- **WRITTEN REQUEST**
Repeat the listing below word for word, stopping after the line that contains "return piece".

- **GIVEN DATA**

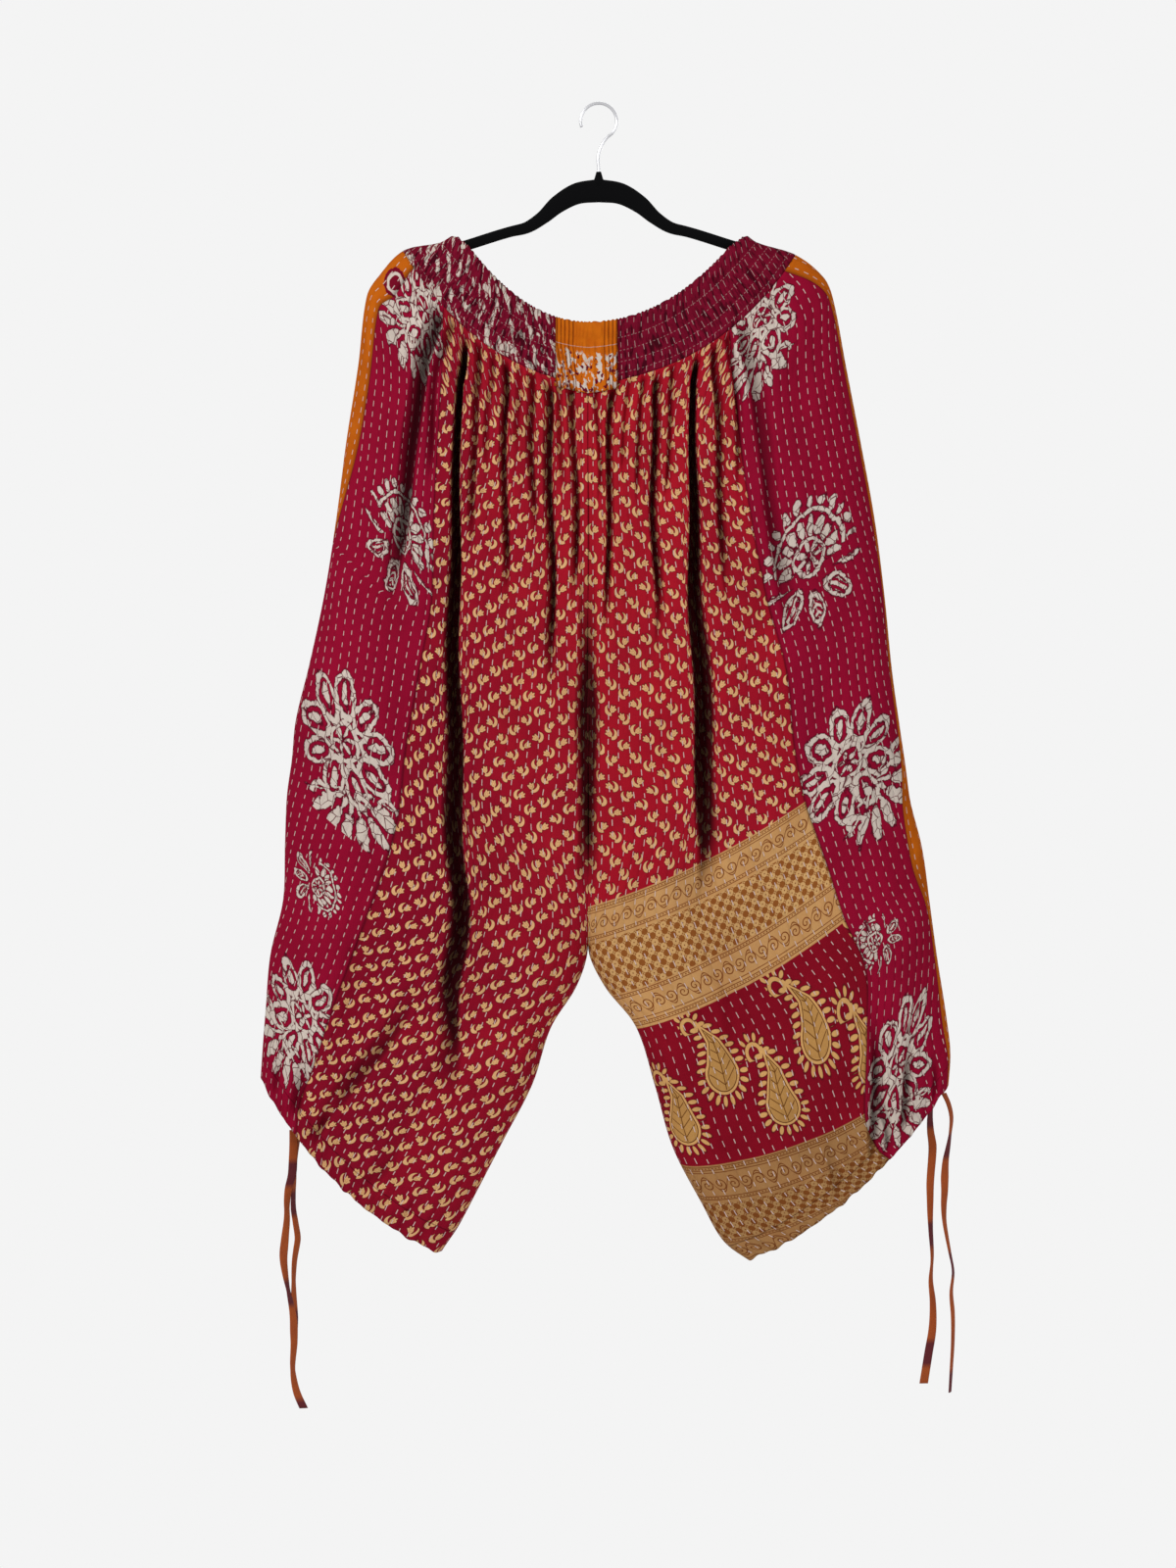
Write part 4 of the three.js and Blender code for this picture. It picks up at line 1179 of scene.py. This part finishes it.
def oval_outline(wide, thick, sides=16, power=1.0):
    """Corners of an oval. A power under 1 squares it off."""
    turns = [2 * math.pi * k / sides for k in range(sides)]
    corners = [(math.cos(turn), math.sin(turn)) for turn in turns]
    bulged = [tuple(math.copysign(abs(c) ** power, c) for c in corner) for corner in corners]
    return [(wide / 2 * a, thick / 2 * b) for a, b in bulged]


def swept(name, node, look, centres, aside, lift, outlines, closed=False):
    """One ring of edges, extruded from centre to centre. aside and lift are the two directions across the
    sweep at each centre, and outlines holds the corners of the outline at each."""
    bm = bmesh.new()
    corner = bm.verts.layers.int.new("corner")
    for i, (centre, outline) in enumerate(zip(centres, outlines)):
        if i == 0:
            ring = bmesh.ops.create_circle(bm, segments=len(outline), radius=1)["verts"]
            for k, vert in enumerate(ring):
                vert[corner] = k
            edges = first_edges = bm.edges[:]
        else:
            geom = bmesh.ops.extrude_edge_only(bm, edges=edges)["geom"]
            ring = {part for part in geom if isinstance(part, bmesh.types.BMVert)}
            lines = [part for part in geom if isinstance(part, bmesh.types.BMEdge)]
            edges = [line for line in lines if set(line.verts) <= ring]
        for vert in ring:
            a, b = outline[vert[corner]]
            vert.co = centre + aside[i] * a + lift[i] * b
    if closed:
        bmesh.ops.bridge_loops(bm, edges=edges + first_edges)
    else:
        bmesh.ops.holes_fill(bm, edges=edges + first_edges, sides=0)
    bmesh.ops.recalc_face_normals(bm, faces=bm.faces[:])
    mesh = bpy.data.meshes.new(name)
    bm.to_mesh(mesh)
    bm.free()
    mesh.polygons.foreach_set("use_smooth", np.ones(len(mesh.polygons), bool))
    piece = bpy.data.objects.new(name.replace(" ", "_"), mesh)
    bpy.context.scene.collection.objects.link(piece)
    mesh.materials.append(look)
    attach(piece, "root")
    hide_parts(node)
    print(f"{name}: {len(mesh.polygons)} faces")
    return piece


# %% [markdown]
# ## The hanger
# It is one flocked plastic frame: a deep arch, arms that slope down to rounded ends, and a thin bar
# below. Its width changes along the way, so the sweep's outline does too. A short collar at the top of
# the arch grips the wire of the hook.

# %% The hanger's frame
BACKWARDS = [0.0, 1.0, 0.0]
HANGER = [  # x and z of the middle of the frame and its width, from the arch round to the middle of the bar
    (0, -88, 24), (22, -91, 22), (42, -102, 18.5), (58, -116, 14), (74, -126, 12), (90, -130, 11),
    (132, -143, 11), (170, -155, 11), (194, -163.5, 11), (206, -172, 9), (210.5, -186, 7.5),
    (209.5, -204, 6.8), (201, -220, 6.4), (186, -226, 6), (120, -226, 6), (60, -226, 6), (0, -226, 6),
]
FRAME_RINGS = 360
FRAME_THICK = 6 * MM
looped = HANGER + [(-x, z, w) for x, z, w in HANGER[-2::-1]]
route = smooth_route([(x * MM, 0, z * MM) for x, z, w in looped], FRAME_RINGS + 1)[:-1]
sides = np.linalg.norm(np.diff(np.array([(x, z) for x, z, w in looped]), axis=0), axis=1)
reach = np.concatenate([[0], np.cumsum(sides)]) / sides.sum()
shares = np.arange(FRAME_RINGS) / FRAME_RINGS
widths = np.interp(shares, reach, [w for x, z, w in looped]) * MM
ahead = headings(route, looped=True)
across_frame = np.stack([-ahead[:, 2], ahead[:, 1], ahead[:, 0]], -1)
flock = plain("black flock", "#0B0B0C", 1.0, fuzz=0.05)
swept(
    "hanger frame", "hanger_body", flock, route,
    across_frame, np.tile(BACKWARDS, (len(route), 1)),
    [oval_outline(width, FRAME_THICK, power=0.7) for width in widths], closed=True,
)

# %% The collar and the hook
NECK = [  # z, width and thickness
    (-84, 15, 6), (-79, 11.5, 6), (-75, 8.5, 6), (-71.5, 6.5, 5.6), (-68.8, 5, 5.2),
]
neck = np.array([(0.0, 0.0, z * MM) for z, wide, thick in NECK])
swept(
    "hanger neck", "hanger_body", flock, neck,
    np.tile([1.0, 0.0, 0.0], (len(NECK), 1)), np.tile(BACKWARDS, (len(NECK), 1)),
    [oval_outline(wide * MM, thick * MM) for z, wide, thick in NECK],
)

HOOK_WIRE = 3.4 * MM
HOOK_BEND = 18.5 * MM
hook_middle = HOOK_WIRE / 2 - HOOK_BEND
hook_route = [(0, 0, -0.0755), (0, 0, -0.0674), (0, 0, hook_middle - 0.033)]
for degrees in range(-60, 201, 20):
    turn = math.radians(degrees)
    hook_route.append((HOOK_BEND * math.cos(turn), 0, hook_middle + HOOK_BEND * math.sin(turn)))
wire = smooth_route(hook_route, 90)
ahead = headings(wire)
across_wire = np.stack([-ahead[:, 2], np.zeros(len(wire)), ahead[:, 0]], -1)
steel = plain("bright steel", "#C9C9CC", 0.25, 1.0)
swept(
    "hanger hook", "hanger_hook", steel, wire,
    across_wire, np.tile(BACKWARDS, (len(wire), 1)), [oval_outline(HOOK_WIRE, HOOK_WIRE, 14)] * len(wire),
)

# %% [markdown]
# ## The drawstring ends
# Each cuff's drawstring comes out as two limp ends, flat tapes of folded rust cotton that twist as they
# fall. Each route is a given list of points, and the twist is another, in degrees, spread evenly along it.

# %% The drawstring ends
TIES = {
    "left tape front": ("left_tie_front", [
        (-314, 10.4, -1053), (-314, 10.4, -1069), (-314.5, 9.6, -1084), (-315.5, 8.8, -1099),
        (-319, 7.2, -1113), (-320.5, 6.4, -1128), (-320.5, 6, -1143), (-322.5, 6, -1164),
        (-324, 6, -1185), (-322, 5.6, -1202), (-318.5, 5, -1220), (-314.5, 4.2, -1240),
        (-313, 4, -1268), (-314, 3, -1302), (-310, 2.5, -1322), (-303, 2, -1338)],
        [20, 10, 60, 20, 75, 30, 65, 15]),
    "left tape back": ("left_tie_back", [
        (-309, 16.4, -1058), (-310.5, 16.2, -1069), (-312, 16, -1080), (-313, 15.4, -1092),
        (-313.5, 15, -1104), (-314.5, 14.6, -1119), (-314.5, 14, -1134), (-312, 13.4, -1150),
        (-310, 13, -1166), (-311.5, 13, -1176), (-313, 12.8, -1186), (-314, 12.4, -1202),
        (-314, 12, -1219), (-313, 11, -1250), (-313.5, 10.5, -1268), (-314, 10, -1285)],
        [70, 75, 60, 50, 70, 40, 60]),
    "right tape inner": ("right_tie_inner", [
        (342, 11, -1028.6), (341, 10.4, -1040), (341.5, 10, -1054), (343.5, 9.6, -1069),
        (343, 9.2, -1082), (341.8, 9, -1096), (341, 9, -1110), (341, 8.8, -1124),
        (341, 8.4, -1140), (341.5, 8, -1156), (343, 8, -1184), (341.5, 7.4, -1208),
        (343.5, 7, -1229), (343, 6.4, -1258), (339, 5.6, -1282), (334, 5, -1313)],
        [60, 15, 25, 55, 70, 40, 10, 5]),
    "right tape outer": ("right_tie_outer", [
        (355, 10, -1015), (360, 10, -1026), (363, 10, -1040), (362, 9.6, -1054),
        (359.5, 9, -1070), (357, 9, -1084), (356, 8.8, -1100), (355.8, 8.2, -1116),
        (355, 8, -1130), (355.5, 8, -1146), (358, 8, -1162), (361, 8, -1178),
        (364.5, 7.4, -1198), (362.5, 6.8, -1220), (364, 6, -1241), (364, 6, -1271),
        (362.5, 5.4, -1297), (361, 5, -1322)],
        [50, 70, 20, 60, 75, 60, 65, 70]),
}
TAPE_WIDE = 9 * MM
TAPE_THICK = 1.6 * MM
TAPE_RINGS = 72


def tape_cloth(name, start):
    """Rust cotton with a maroon stretch every 122 mm, counted from start."""
    kit = Kit(name)
    spot = kit.node("ShaderNodeTexCoord")
    parts = kit.node("ShaderNodeSeparateXYZ", (), {0: Value(kit, spot.outputs["Object"])})
    x, z = Value(kit, parts.outputs[0]) * 1000.0, Value(kit, parts.outputs[2]) * 1000.0
    rust = kit.mix(linear("#B4520F"), linear("#8E3A0C"), kit.noise(x, z, 22.0))
    maroon = outlined(kit, kit.cell(z + start, 122.0)[1], 13.0)
    rust = kit.mix(rust, linear("#5A0E16"), kit.inside(maroon, 6.0))
    kit.plug(kit.shader.inputs["Base Color"], rust)
    kit.shader.inputs["Roughness"].default_value = 0.85
    return kit.material


for number, (name, (node, points, twist)) in enumerate(TIES.items()):
    route = smooth_route(np.array(points) * MM, TAPE_RINGS)
    shares = np.linspace(0, 1, TAPE_RINGS)
    turn = np.radians(np.interp(shares, np.linspace(0, 1, len(twist)), twist))
    flat = np.zeros(TAPE_RINGS)
    aside = np.stack([np.cos(turn), np.sin(turn), flat], -1)
    lift = np.stack([-np.sin(turn), np.cos(turn), flat], -1)
    rust_cotton = tape_cloth(f"{name} tape", number * 31.0)
    outlines = [oval_outline(TAPE_WIDE, TAPE_THICK, 12, 0.6)] * TAPE_RINGS
    tape = swept(name, node, rust_cotton, route, aside, lift, outlines)
    length = float(np.linalg.norm(np.diff(route, axis=0), axis=1).sum())
    print(f"{name}: {length:.3f} m")

# %% [markdown]
# ## The floor
# A pale floor well below the tapes, for the views from other sides. It is only the stage, not the
# garment.

# %% The floor
bm = bmesh.new()
bmesh.ops.create_grid(bm, x_segments=1, y_segments=1, size=0.9)
floor_mesh = bpy.data.meshes.new("floor")
bm.to_mesh(floor_mesh)
bm.free()
floor_mesh.transform(Matrix.Translation((0, -0.68, -1.56)))
floor = bpy.data.objects.new("floor", floor_mesh)
floor_mesh.materials.append(plain("pale floor", "#EFEFEF", 0.9))
bpy.context.scene.collection.objects.link(floor)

- **CORRECT ANSWER**
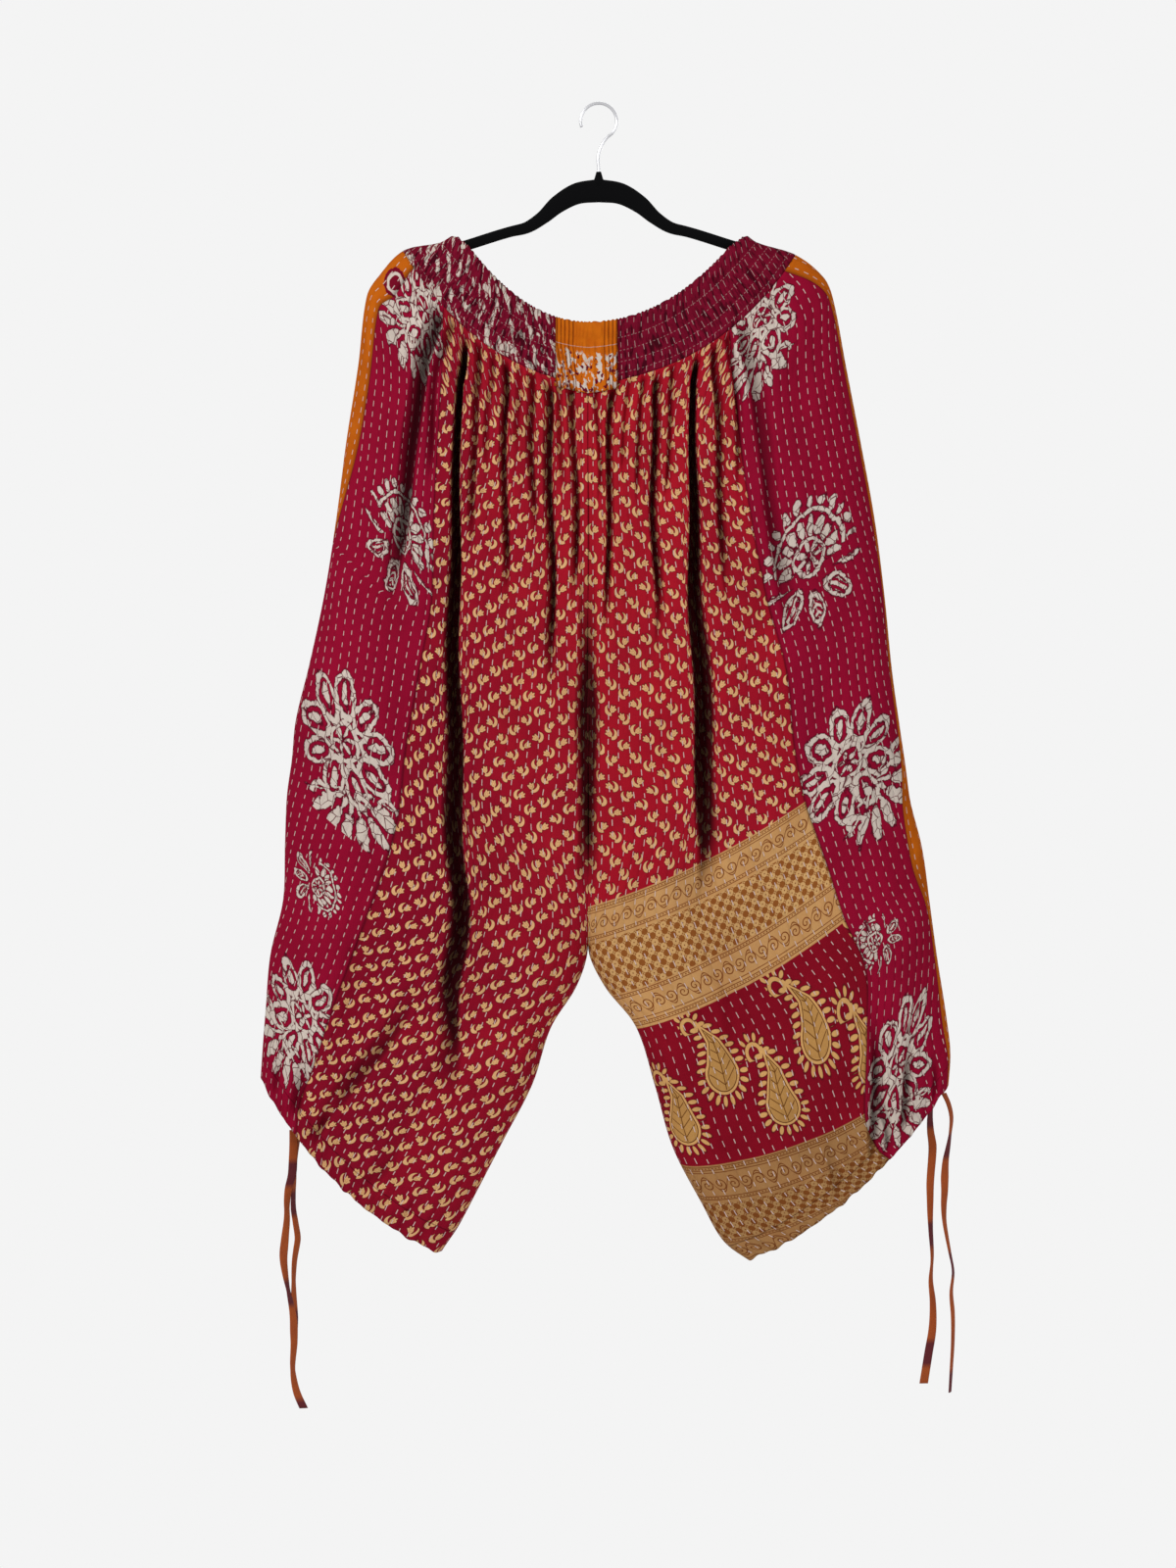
Write part 4 of the three.js and Blender code for this picture. It picks up at line 1179 of scene.py. This part finishes it.
def oval_outline(wide, thick, sides=16, power=1.0):
    """Corners of an oval. A power under 1 squares it off."""
    turns = [2 * math.pi * k / sides for k in range(sides)]
    corners = [(math.cos(turn), math.sin(turn)) for turn in turns]
    bulged = [tuple(math.copysign(abs(c) ** power, c) for c in corner) for corner in corners]
    return [(wide / 2 * a, thick / 2 * b) for a, b in bulged]


def swept(name, node, look, centres, aside, lift, outlines, closed=False):
    """One ring of edges, extruded from centre to centre. aside and lift are the two directions across the
    sweep at each centre, and outlines holds the corners of the outline at each."""
    bm = bmesh.new()
    corner = bm.verts.layers.int.new("corner")
    for i, (centre, outline) in enumerate(zip(centres, outlines)):
        if i == 0:
            ring = bmesh.ops.create_circle(bm, segments=len(outline), radius=1)["verts"]
            for k, vert in enumerate(ring):
                vert[corner] = k
            edges = first_edges = bm.edges[:]
        else:
            geom = bmesh.ops.extrude_edge_only(bm, edges=edges)["geom"]
            ring = {part for part in geom if isinstance(part, bmesh.types.BMVert)}
            lines = [part for part in geom if isinstance(part, bmesh.types.BMEdge)]
            edges = [line for line in lines if set(line.verts) <= ring]
        for vert in ring:
            a, b = outline[vert[corner]]
            vert.co = centre + aside[i] * a + lift[i] * b
    if closed:
        bmesh.ops.bridge_loops(bm, edges=edges + first_edges)
    else:
        bmesh.ops.holes_fill(bm, edges=edges + first_edges, sides=0)
    bmesh.ops.recalc_face_normals(bm, faces=bm.faces[:])
    mesh = bpy.data.meshes.new(name)
    bm.to_mesh(mesh)
    bm.free()
    mesh.polygons.foreach_set("use_smooth", np.ones(len(mesh.polygons), bool))
    piece = bpy.data.objects.new(name.replace(" ", "_"), mesh)
    bpy.context.scene.collection.objects.link(piece)
    mesh.materials.append(look)
    attach(piece, "root")
    hide_parts(node)
    print(f"{name}: {len(mesh.polygons)} faces")
    return piece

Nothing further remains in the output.